Yes, but capturing meaning mathematically is somewhat an unsolved problem in both mathematics, linguistics and semiotics. Your post claims you have some mathematics but (obviously as it's a secret) doesn't explain what.

SEO currently relies on keywords, but SEO as a practice is humans learning. There is a feedback loop between "write page", "user types string into search engine" and "page appears at certain rank in search listing". Humans are going to iteratively mutate their content and see where it appears in the listing. That will produce a set of techniques that are observed to increase the ranking.

1 comments

> Yes, but capturing meaning mathematically is somewhat an unsolved problem in both mathematics, linguistics and semiotics.

I've been successful via my search math. For your claim, as far as I know, you are correct, but actually that does not make my search engine and its math impossible.

> That will produce a set of techniques that are observed to increase the ranking.

Ranking? I can't resist, to borrow from one of the most famous scenes in all of movies: "Ranking? What ranking? We don't need no stink'n ranking".

Nowhere in my search engine is anything like a ranking.

So, do you only ever display one single result? Or do you display multiple results?
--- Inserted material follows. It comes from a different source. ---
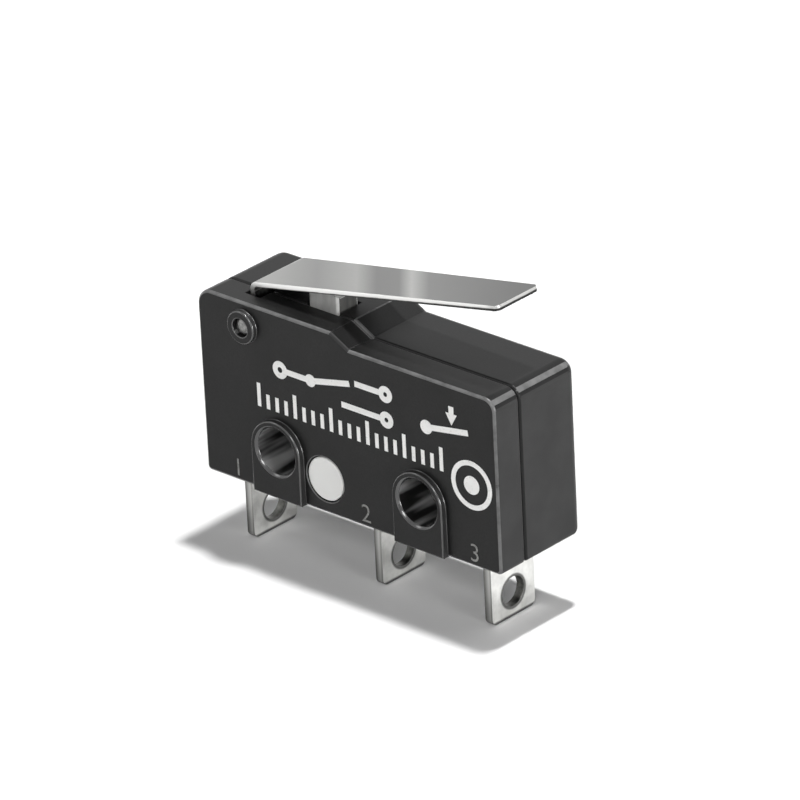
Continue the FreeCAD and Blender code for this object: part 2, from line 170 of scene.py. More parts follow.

Because if you display multiple results, they will be in a textual order, whether that's top to bottom or left to right, and that is a ranking.

People pay tens or even hundreds of thousands of dollars to move their result from #2 to #1 in the list of Google results.

> #2 to #1 in the list of Google results.

My user interface is very different from Google's, so different there's no real issue of #1 or #2.

Actually that #1 or #2, etc. is apparently such a big issue for Google, SEO, etc. that it suggests a weakness in Google, one that my work avoids.

You will see when you play a few minutes with my site after I announce the alpha test.

Google often works well; when Google works well, my site is not better. But the post I responded to mentions some ways Google doesn't work well, and for those and some others my site stands to work much better. I'm not really in direct competition with Google.